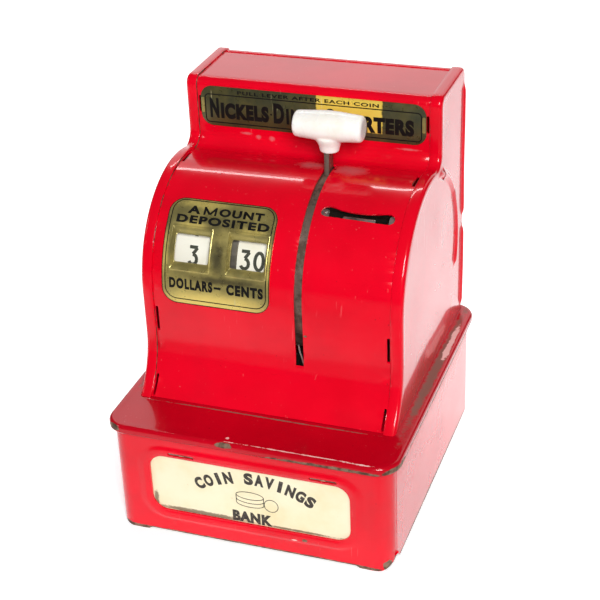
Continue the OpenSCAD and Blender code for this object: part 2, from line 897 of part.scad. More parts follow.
// Chute from the coin slot down through the lid: a slanted mouth over a box
module coin_chute() {
    w = chute_x1 - chute_x0 - 1.2;
    d = hatch_y1 - hatch_y0 - 1.2;
    t = 0.8;
    color("gray") difference() {
        union() {
            translate([chute_x0 + 0.6, hatch_y0 + 0.6, lid_z - 4]) difference() {
                cube([w, d, chute_z - lid_z + 4]);
                translate([t, t, -1]) cube([w - 2 * t, d - 2 * t, 90]);
            }
            on_drum(coin_a, 0, chute_x0 + 0.6) for (y = [-4.4, 3.6])
                translate([0, y, 24]) cube([w, t, drum_r - in_d - 24.4]);
            along_x(chute_x0 + 1.4, chute_x0 + 2.2) polygon([[hatch_y1 - 1.4, gate_z - 7],
                [hatch_y1 - 1.4, chute_z], [gate_y + 3, chute_z], [gate_y + 3, gate_z - 2]]);
        }
        bar_x(gate_pin_r + 0.02, chute_x0, chute_x0 + 4, gate_y, gate_z);
        translate([chute_x0 + 7, hatch_y1 - 3, gate_z - 9]) cube([13, 4, 14]);
    }
}

module coin_gate() {
    x0 = chute_x0 + 8;
    w = 11;
    color("silver") difference() {
        union() {
            bar_x(2.4, x0, x0 + w, gate_y, gate_z);
            translate([x0, gate_y - 13.5, gate_z - 1]) cube([w, 12, 1]);
        }
        bar_x(gate_pin_r + run, x0 - 1, x0 + w + 1, gate_y, gate_z);
    }
}

module gate_pin() {
    color("silver") bar_x(gate_pin_r, chute_x0 + 0.6, right_plate_x, gate_y, gate_z);
}

// ---------- latch ----------

module drawer_latch() {
    half = latch_w / 2;
    color("silver") difference() {
        union() {
            translate([latch_x - 0.4, latch_y - half, tray_z1 + 0.6])
                cube([0.8, latch_w, latch_z - tray_z1 + 9]);
            translate([latch_x, latch_y - 2, tray_z1 + 0.6]) cube([1.7, 4, 2.4]);
            translate([latch_x, latch_y + half, latch_z]) rotate([90, 0, 0])
                cylinder(r = 1.8, h = latch_w, $fn = 48);
        }
        translate([latch_x, latch_y + 10, latch_z]) rotate([90, 0, 0])
            cylinder(r = 1 + run, h = 20, $fn = 48);
    }
}

module latch_bracket() {
    color("silver") {
        translate([latch_x, latch_y + latch_w / 2 + 1.5, latch_z]) rotate([90, 0, 0])
            cylinder(r = 1, h = latch_w + 3, $fn = 48);
        for (y = [latch_y - latch_w / 2 - 1.5, latch_y + latch_w / 2 + 0.5])
            translate([latch_x - 1.6, y, lid_z]) cube([4.6, 1, 6.4]);
    }
}
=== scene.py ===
"""Looks of a tin cash-register bank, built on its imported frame. Metres, +Z up."""

import logging
import math
from contextlib import contextmanager
from dataclasses import dataclass, field
from enum import Enum
from typing import Callable, Iterable, Iterator, Optional, Sequence

import bmesh
import bpy
import numpy as np
from mathutils import Matrix, Vector

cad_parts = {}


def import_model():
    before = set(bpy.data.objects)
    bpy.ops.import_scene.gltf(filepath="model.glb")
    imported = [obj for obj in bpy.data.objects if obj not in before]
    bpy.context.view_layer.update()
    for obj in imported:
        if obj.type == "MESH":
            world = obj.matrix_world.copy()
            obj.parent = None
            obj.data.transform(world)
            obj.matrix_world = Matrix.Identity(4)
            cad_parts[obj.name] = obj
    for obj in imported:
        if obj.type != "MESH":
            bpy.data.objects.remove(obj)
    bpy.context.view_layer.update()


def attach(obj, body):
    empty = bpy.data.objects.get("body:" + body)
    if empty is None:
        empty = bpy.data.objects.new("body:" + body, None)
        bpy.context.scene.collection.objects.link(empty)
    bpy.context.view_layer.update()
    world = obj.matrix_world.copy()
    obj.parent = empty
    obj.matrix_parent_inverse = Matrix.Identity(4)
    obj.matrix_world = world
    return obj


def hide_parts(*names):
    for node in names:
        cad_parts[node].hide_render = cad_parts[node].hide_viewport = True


log = logging.getLogger("bank")
MM = 0.001
MM_IN_METRE = 1000.0
AXLE = (9.7, 90.5)
DRUM_R = 41.0
RECESS = 0.7
SHEET_R = DRUM_R - RECESS
PLATE_T = 0.5
LEVER_X = 11.5
CUT_R = (36, 44)
Pair = tuple[float, float]
Point = tuple[float, float, float]
Colour = tuple[float, float, float, float]
Place = Callable[[float, float, float], Point]
Obj = bpy.types.Object
Material = bpy.types.Material
Tree = bpy.types.NodeTree
Node = bpy.types.Node
Socket = bpy.types.NodeSocket


# ---------- mesh helpers ----------


@contextmanager
def editing(mesh: bpy.types.Mesh) -> Iterator[bmesh.types.BMesh]:
    """Opens a mesh for editing, and writes it back."""
    bm = bmesh.new()
    bm.from_mesh(mesh)
    yield bm
    bm.to_mesh(mesh)
    bm.free()


def add(name: str, data: bpy.types.ID) -> Obj:
    """Puts a new object in the scene."""
    obj = bpy.data.objects.new(name, data)
    bpy.context.scene.collection.objects.link(obj)
    return obj


def turn_faces(obj: Obj, score: Callable[[bmesh.types.BMFace], float]) -> None:
    """Turns an open skin over if most of its area faces the wrong way.

    Args:
        obj: the skin.
        score: how far a face points the right way.
    """
    with editing(obj.data) as bm:
        bmesh.ops.recalc_face_normals(bm, faces=bm.faces)
        if sum(score(f) * f.calc_area() for f in bm.faces) < 0:
            bmesh.ops.reverse_faces(bm, faces=bm.faces)


def from_middle(face: bmesh.types.BMFace) -> float:
    """How far an upright face points away from the middle."""
    at = face.calc_center_median()
    return face.normal.dot(Vector((at.x, at.y, 0)))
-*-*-
:: Task instructions ::
Extract exactly and only these lines: the line containing "translate([latch_x, latch_y + half, latch_z])", the line containing "before = set(bpy.data.objects)", and every line between them.

:: Response to the task ::
            translate([latch_x, latch_y + half, latch_z]) rotate([90, 0, 0])
                cylinder(r = 1.8, h = latch_w, $fn = 48);
        }
        translate([latch_x, latch_y + 10, latch_z]) rotate([90, 0, 0])
            cylinder(r = 1 + run, h = 20, $fn = 48);
    }
}

module latch_bracket() {
    color("silver") {
        translate([latch_x, latch_y + latch_w / 2 + 1.5, latch_z]) rotate([90, 0, 0])
            cylinder(r = 1, h = latch_w + 3, $fn = 48);
        for (y = [latch_y - latch_w / 2 - 1.5, latch_y + latch_w / 2 + 0.5])
            translate([latch_x - 1.6, y, lid_z]) cube([4.6, 1, 6.4]);
    }
}
=== scene.py ===
"""Looks of a tin cash-register bank, built on its imported frame. Metres, +Z up."""

import logging
import math
from contextlib import contextmanager
from dataclasses import dataclass, field
from enum import Enum
from typing import Callable, Iterable, Iterator, Optional, Sequence

import bmesh
import bpy
import numpy as np
from mathutils import Matrix, Vector

cad_parts = {}


def import_model():
    before = set(bpy.data.objects)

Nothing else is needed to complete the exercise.